* _Challenge_: Copy out every line that contains the word "with".

* _Listed records_:

------------------------------------------------

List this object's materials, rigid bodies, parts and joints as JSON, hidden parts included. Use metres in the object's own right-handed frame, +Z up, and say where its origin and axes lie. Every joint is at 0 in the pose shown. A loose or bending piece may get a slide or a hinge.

------------------------------------------------

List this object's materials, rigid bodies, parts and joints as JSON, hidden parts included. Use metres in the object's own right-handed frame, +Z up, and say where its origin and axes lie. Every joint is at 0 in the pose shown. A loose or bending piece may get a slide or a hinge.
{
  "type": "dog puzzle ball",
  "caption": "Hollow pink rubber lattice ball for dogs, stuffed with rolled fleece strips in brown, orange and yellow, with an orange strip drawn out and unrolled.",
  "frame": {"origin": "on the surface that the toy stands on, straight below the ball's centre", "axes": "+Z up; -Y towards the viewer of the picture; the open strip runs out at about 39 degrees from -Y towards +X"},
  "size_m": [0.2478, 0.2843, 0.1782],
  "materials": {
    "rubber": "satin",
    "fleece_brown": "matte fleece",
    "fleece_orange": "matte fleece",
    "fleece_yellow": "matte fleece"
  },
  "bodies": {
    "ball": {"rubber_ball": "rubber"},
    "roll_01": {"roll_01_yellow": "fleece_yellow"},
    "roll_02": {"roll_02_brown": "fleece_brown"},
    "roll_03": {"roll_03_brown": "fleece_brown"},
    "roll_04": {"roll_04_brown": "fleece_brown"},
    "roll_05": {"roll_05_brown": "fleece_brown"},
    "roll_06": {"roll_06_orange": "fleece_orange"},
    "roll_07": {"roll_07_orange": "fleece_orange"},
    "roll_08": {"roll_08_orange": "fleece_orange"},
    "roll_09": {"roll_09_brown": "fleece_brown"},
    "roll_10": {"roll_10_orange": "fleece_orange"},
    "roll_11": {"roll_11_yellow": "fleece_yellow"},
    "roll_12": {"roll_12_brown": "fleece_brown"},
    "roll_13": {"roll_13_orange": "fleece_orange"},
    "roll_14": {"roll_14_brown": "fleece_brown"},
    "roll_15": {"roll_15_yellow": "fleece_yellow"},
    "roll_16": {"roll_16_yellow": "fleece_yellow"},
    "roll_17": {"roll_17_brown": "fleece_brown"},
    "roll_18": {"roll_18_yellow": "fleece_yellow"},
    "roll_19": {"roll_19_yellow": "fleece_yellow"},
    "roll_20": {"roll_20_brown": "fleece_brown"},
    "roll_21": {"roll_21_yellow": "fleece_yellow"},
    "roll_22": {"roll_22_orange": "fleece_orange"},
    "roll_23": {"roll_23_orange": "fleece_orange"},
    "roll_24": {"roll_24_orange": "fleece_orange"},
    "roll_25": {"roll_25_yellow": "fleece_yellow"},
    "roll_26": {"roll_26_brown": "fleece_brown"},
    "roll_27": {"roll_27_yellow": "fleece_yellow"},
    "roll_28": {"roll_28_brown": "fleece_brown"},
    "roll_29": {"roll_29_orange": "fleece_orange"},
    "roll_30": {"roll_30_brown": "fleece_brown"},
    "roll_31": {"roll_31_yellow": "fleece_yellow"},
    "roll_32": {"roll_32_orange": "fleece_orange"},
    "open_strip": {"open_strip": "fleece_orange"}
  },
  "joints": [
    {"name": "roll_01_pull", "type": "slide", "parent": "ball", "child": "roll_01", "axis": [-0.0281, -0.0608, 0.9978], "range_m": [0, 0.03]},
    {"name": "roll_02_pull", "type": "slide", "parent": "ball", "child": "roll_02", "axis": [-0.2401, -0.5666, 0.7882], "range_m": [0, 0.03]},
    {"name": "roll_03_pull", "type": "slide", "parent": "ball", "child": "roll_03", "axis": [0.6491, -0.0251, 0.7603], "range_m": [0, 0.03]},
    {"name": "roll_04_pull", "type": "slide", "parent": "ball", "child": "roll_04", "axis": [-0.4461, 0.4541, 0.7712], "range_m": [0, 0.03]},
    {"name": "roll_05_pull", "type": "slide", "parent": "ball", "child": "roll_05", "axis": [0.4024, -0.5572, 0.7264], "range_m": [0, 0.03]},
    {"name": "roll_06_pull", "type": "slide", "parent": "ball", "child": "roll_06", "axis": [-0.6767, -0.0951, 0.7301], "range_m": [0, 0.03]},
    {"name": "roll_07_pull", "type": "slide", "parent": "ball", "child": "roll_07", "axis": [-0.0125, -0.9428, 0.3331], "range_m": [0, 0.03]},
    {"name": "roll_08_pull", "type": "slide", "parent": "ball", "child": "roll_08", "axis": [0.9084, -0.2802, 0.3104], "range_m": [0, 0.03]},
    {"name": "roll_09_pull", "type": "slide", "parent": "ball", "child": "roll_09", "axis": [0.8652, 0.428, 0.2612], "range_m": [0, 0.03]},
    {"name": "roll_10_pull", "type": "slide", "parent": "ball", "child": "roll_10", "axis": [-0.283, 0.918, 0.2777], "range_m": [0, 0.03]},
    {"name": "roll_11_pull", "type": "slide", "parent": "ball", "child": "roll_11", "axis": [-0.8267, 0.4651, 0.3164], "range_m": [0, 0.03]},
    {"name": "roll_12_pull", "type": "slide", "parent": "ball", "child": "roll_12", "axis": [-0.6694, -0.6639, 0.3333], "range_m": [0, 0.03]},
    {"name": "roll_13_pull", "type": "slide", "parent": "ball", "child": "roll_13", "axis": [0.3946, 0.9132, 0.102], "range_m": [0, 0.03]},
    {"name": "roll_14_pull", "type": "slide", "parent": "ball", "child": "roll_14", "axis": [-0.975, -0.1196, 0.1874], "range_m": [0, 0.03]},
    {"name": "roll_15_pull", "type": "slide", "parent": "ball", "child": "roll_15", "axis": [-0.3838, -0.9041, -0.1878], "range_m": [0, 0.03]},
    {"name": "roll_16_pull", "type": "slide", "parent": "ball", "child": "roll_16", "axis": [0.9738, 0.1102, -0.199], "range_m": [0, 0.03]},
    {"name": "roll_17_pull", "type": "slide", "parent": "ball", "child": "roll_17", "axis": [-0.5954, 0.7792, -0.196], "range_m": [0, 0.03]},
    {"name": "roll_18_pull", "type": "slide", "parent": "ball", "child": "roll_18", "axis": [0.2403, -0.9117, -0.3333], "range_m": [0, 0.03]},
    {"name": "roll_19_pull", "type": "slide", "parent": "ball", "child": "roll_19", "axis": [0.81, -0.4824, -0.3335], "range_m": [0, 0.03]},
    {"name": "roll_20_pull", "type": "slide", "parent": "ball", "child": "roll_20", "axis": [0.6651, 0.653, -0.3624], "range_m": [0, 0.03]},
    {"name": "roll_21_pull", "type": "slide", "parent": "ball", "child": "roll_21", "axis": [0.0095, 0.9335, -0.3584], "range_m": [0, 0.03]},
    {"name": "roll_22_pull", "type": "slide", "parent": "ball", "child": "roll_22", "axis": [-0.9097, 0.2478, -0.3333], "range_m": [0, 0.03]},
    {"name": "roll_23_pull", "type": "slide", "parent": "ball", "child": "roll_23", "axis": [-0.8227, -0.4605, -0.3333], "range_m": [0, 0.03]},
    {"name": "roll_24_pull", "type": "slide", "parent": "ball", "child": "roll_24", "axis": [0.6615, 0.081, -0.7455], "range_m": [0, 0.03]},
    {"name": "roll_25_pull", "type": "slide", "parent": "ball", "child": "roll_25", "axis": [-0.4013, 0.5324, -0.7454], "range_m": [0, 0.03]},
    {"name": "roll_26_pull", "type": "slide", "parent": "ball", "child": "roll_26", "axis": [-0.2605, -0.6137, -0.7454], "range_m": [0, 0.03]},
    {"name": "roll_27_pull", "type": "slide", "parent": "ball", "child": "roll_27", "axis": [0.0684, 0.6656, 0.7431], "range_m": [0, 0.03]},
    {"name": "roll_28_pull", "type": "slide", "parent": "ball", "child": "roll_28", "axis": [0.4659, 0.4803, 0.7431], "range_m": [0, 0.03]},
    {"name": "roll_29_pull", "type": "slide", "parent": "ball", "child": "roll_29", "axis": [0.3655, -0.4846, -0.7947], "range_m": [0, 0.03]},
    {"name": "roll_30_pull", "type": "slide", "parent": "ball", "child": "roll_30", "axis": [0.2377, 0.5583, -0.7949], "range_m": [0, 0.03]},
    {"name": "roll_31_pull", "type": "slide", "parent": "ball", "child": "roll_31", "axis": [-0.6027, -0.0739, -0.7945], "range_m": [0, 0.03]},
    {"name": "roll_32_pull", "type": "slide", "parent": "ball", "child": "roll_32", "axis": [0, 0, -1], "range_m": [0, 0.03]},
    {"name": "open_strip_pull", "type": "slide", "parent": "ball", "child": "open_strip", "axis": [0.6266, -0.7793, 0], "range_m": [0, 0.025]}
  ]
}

------------------------------------------------

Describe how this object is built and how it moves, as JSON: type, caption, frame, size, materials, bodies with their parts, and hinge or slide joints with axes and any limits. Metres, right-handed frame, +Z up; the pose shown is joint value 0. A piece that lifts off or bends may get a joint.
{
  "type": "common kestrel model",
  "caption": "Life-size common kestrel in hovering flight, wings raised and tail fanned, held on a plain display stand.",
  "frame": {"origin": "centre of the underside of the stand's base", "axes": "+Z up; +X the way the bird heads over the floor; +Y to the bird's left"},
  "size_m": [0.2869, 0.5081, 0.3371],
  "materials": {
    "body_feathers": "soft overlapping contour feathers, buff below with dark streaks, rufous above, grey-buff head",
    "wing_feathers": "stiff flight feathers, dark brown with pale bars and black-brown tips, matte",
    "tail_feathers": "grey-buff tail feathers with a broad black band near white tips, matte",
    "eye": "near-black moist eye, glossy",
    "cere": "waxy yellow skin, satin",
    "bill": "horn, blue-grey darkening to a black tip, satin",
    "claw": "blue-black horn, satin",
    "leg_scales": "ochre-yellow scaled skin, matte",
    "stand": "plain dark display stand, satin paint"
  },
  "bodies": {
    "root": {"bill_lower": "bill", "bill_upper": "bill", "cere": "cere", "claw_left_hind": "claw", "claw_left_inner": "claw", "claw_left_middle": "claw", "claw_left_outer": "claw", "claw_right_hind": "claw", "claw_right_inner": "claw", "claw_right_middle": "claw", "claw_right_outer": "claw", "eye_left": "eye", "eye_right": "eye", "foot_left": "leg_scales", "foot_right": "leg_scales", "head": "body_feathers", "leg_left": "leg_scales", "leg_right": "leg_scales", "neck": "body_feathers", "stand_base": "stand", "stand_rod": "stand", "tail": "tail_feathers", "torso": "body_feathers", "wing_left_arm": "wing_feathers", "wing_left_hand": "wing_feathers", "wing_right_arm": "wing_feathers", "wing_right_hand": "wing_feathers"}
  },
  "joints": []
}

------------------------------------------------

* _Worked solution_:
  "caption": "Hollow pink rubber lattice ball for dogs, stuffed with rolled fleece strips in brown, orange and yellow, with an orange strip drawn out and unrolled.",
Describe how this object is built and how it moves, as JSON: type, caption, frame, size, materials, bodies with their parts, and hinge or slide joints with axes and any limits. Metres, right-handed frame, +Z up; the pose shown is joint value 0. A piece that lifts off or bends may get a joint.
    "body_feathers": "soft overlapping contour feathers, buff below with dark streaks, rufous above, grey-buff head",
    "wing_feathers": "stiff flight feathers, dark brown with pale bars and black-brown tips, matte",
    "tail_feathers": "grey-buff tail feathers with a broad black band near white tips, matte",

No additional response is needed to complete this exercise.